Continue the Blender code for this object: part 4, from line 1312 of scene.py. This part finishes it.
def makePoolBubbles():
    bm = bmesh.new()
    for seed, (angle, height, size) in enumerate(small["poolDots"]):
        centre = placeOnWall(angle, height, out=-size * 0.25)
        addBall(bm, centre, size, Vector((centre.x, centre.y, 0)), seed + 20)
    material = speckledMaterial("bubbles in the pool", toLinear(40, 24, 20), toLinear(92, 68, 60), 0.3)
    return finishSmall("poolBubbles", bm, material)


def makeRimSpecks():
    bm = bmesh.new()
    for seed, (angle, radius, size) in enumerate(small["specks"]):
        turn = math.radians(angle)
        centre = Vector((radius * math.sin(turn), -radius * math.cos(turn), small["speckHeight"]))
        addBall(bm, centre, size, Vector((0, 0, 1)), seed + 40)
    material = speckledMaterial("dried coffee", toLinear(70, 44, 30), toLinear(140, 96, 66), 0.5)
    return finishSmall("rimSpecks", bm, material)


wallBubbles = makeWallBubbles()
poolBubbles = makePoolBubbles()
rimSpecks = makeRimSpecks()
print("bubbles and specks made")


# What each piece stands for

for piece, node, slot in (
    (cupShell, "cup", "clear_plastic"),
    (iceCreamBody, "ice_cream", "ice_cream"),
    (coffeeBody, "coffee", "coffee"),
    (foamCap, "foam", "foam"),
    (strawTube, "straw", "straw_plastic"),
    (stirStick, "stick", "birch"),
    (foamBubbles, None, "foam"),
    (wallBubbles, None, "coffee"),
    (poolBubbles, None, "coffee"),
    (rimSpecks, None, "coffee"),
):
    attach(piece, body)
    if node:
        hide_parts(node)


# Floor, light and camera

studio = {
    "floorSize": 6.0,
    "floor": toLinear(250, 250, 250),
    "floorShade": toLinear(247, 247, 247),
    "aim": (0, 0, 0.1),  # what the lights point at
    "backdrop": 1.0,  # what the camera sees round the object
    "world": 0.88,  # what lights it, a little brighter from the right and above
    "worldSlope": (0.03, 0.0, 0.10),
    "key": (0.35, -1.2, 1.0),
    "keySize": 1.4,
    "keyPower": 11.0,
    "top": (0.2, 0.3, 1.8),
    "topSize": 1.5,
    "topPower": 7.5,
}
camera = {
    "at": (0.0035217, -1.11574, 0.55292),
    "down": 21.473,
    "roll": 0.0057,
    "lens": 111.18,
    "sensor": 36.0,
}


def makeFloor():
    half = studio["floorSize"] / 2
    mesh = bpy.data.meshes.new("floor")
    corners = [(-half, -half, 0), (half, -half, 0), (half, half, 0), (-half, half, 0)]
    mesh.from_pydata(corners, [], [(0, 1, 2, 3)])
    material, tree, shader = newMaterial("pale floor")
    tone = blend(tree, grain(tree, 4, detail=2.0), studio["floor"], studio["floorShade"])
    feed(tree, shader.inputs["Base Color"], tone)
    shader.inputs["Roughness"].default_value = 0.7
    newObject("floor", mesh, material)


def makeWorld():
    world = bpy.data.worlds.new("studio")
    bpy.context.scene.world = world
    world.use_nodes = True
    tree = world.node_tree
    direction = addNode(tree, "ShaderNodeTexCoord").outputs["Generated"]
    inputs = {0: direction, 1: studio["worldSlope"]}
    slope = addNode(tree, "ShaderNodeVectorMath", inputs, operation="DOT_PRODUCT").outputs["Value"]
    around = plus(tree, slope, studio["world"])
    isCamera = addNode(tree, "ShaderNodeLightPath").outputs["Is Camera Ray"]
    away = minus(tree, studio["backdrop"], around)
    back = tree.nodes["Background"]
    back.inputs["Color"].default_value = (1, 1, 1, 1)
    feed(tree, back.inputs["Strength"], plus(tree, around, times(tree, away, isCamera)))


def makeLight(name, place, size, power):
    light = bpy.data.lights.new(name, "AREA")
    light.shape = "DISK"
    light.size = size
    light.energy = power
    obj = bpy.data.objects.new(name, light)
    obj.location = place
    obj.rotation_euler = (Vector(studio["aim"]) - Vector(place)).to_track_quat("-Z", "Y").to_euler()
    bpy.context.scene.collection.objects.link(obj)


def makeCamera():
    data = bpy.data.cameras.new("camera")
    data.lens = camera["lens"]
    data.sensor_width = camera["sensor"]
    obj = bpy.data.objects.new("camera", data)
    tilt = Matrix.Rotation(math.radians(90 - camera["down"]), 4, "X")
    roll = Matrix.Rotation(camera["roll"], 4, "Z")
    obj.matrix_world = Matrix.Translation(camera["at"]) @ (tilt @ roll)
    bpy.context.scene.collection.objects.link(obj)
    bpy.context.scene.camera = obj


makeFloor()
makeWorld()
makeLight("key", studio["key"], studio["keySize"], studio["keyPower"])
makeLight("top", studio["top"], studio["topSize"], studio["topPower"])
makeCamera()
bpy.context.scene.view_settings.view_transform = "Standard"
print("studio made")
--- --- ---
## [Problem details]
Faithfully transcribe the whole of the data.

## [Result for this task]
Continue the Blender code for this object: part 4, from line 1312 of scene.py. This part finishes it.
def makePoolBubbles():
    bm = bmesh.new()
    for seed, (angle, height, size) in enumerate(small["poolDots"]):
        centre = placeOnWall(angle, height, out=-size * 0.25)
        addBall(bm, centre, size, Vector((centre.x, centre.y, 0)), seed + 20)
    material = speckledMaterial("bubbles in the pool", toLinear(40, 24, 20), toLinear(92, 68, 60), 0.3)
    return finishSmall("poolBubbles", bm, material)


def makeRimSpecks():
    bm = bmesh.new()
    for seed, (angle, radius, size) in enumerate(small["specks"]):
        turn = math.radians(angle)
        centre = Vector((radius * math.sin(turn), -radius * math.cos(turn), small["speckHeight"]))
        addBall(bm, centre, size, Vector((0, 0, 1)), seed + 40)
    material = speckledMaterial("dried coffee", toLinear(70, 44, 30), toLinear(140, 96, 66), 0.5)
    return finishSmall("rimSpecks", bm, material)


wallBubbles = makeWallBubbles()
poolBubbles = makePoolBubbles()
rimSpecks = makeRimSpecks()
print("bubbles and specks made")


# What each piece stands for

for piece, node, slot in (
    (cupShell, "cup", "clear_plastic"),
    (iceCreamBody, "ice_cream", "ice_cream"),
    (coffeeBody, "coffee", "coffee"),
    (foamCap, "foam", "foam"),
    (strawTube, "straw", "straw_plastic"),
    (stirStick, "stick", "birch"),
    (foamBubbles, None, "foam"),
    (wallBubbles, None, "coffee"),
    (poolBubbles, None, "coffee"),
    (rimSpecks, None, "coffee"),
):
    attach(piece, body)
    if node:
        hide_parts(node)


# Floor, light and camera

studio = {
    "floorSize": 6.0,
    "floor": toLinear(250, 250, 250),
    "floorShade": toLinear(247, 247, 247),
    "aim": (0, 0, 0.1),  # what the lights point at
    "backdrop": 1.0,  # what the camera sees round the object
    "world": 0.88,  # what lights it, a little brighter from the right and above
    "worldSlope": (0.03, 0.0, 0.10),
    "key": (0.35, -1.2, 1.0),
    "keySize": 1.4,
    "keyPower": 11.0,
    "top": (0.2, 0.3, 1.8),
    "topSize": 1.5,
    "topPower": 7.5,
}
camera = {
    "at": (0.0035217, -1.11574, 0.55292),
    "down": 21.473,
    "roll": 0.0057,
    "lens": 111.18,
    "sensor": 36.0,
}


def makeFloor():
    half = studio["floorSize"] / 2
    mesh = bpy.data.meshes.new("floor")
    corners = [(-half, -half, 0), (half, -half, 0), (half, half, 0), (-half, half, 0)]
    mesh.from_pydata(corners, [], [(0, 1, 2, 3)])
    material, tree, shader = newMaterial("pale floor")
    tone = blend(tree, grain(tree, 4, detail=2.0), studio["floor"], studio["floorShade"])
    feed(tree, shader.inputs["Base Color"], tone)
    shader.inputs["Roughness"].default_value = 0.7
    newObject("floor", mesh, material)


def makeWorld():
    world = bpy.data.worlds.new("studio")
    bpy.context.scene.world = world
    world.use_nodes = True
    tree = world.node_tree
    direction = addNode(tree, "ShaderNodeTexCoord").outputs["Generated"]
    inputs = {0: direction, 1: studio["worldSlope"]}
    slope = addNode(tree, "ShaderNodeVectorMath", inputs, operation="DOT_PRODUCT").outputs["Value"]
    around = plus(tree, slope, studio["world"])
    isCamera = addNode(tree, "ShaderNodeLightPath").outputs["Is Camera Ray"]
    away = minus(tree, studio["backdrop"], around)
    back = tree.nodes["Background"]
    back.inputs["Color"].default_value = (1, 1, 1, 1)
    feed(tree, back.inputs["Strength"], plus(tree, around, times(tree, away, isCamera)))


def makeLight(name, place, size, power):
    light = bpy.data.lights.new(name, "AREA")
    light.shape = "DISK"
    light.size = size
    light.energy = power
    obj = bpy.data.objects.new(name, light)
    obj.location = place
    obj.rotation_euler = (Vector(studio["aim"]) - Vector(place)).to_track_quat("-Z", "Y").to_euler()
    bpy.context.scene.collection.objects.link(obj)


def makeCamera():
    data = bpy.data.cameras.new("camera")
    data.lens = camera["lens"]
    data.sensor_width = camera["sensor"]
    obj = bpy.data.objects.new("camera", data)
    tilt = Matrix.Rotation(math.radians(90 - camera["down"]), 4, "X")
    roll = Matrix.Rotation(camera["roll"], 4, "Z")
    obj.matrix_world = Matrix.Translation(camera["at"]) @ (tilt @ roll)
    bpy.context.scene.collection.objects.link(obj)
    bpy.context.scene.camera = obj


makeFloor()
makeWorld()
makeLight("key", studio["key"], studio["keySize"], studio["keyPower"])
makeLight("top", studio["top"], studio["topSize"], studio["topPower"])
makeCamera()
bpy.context.scene.view_settings.view_transform = "Standard"
print("studio made")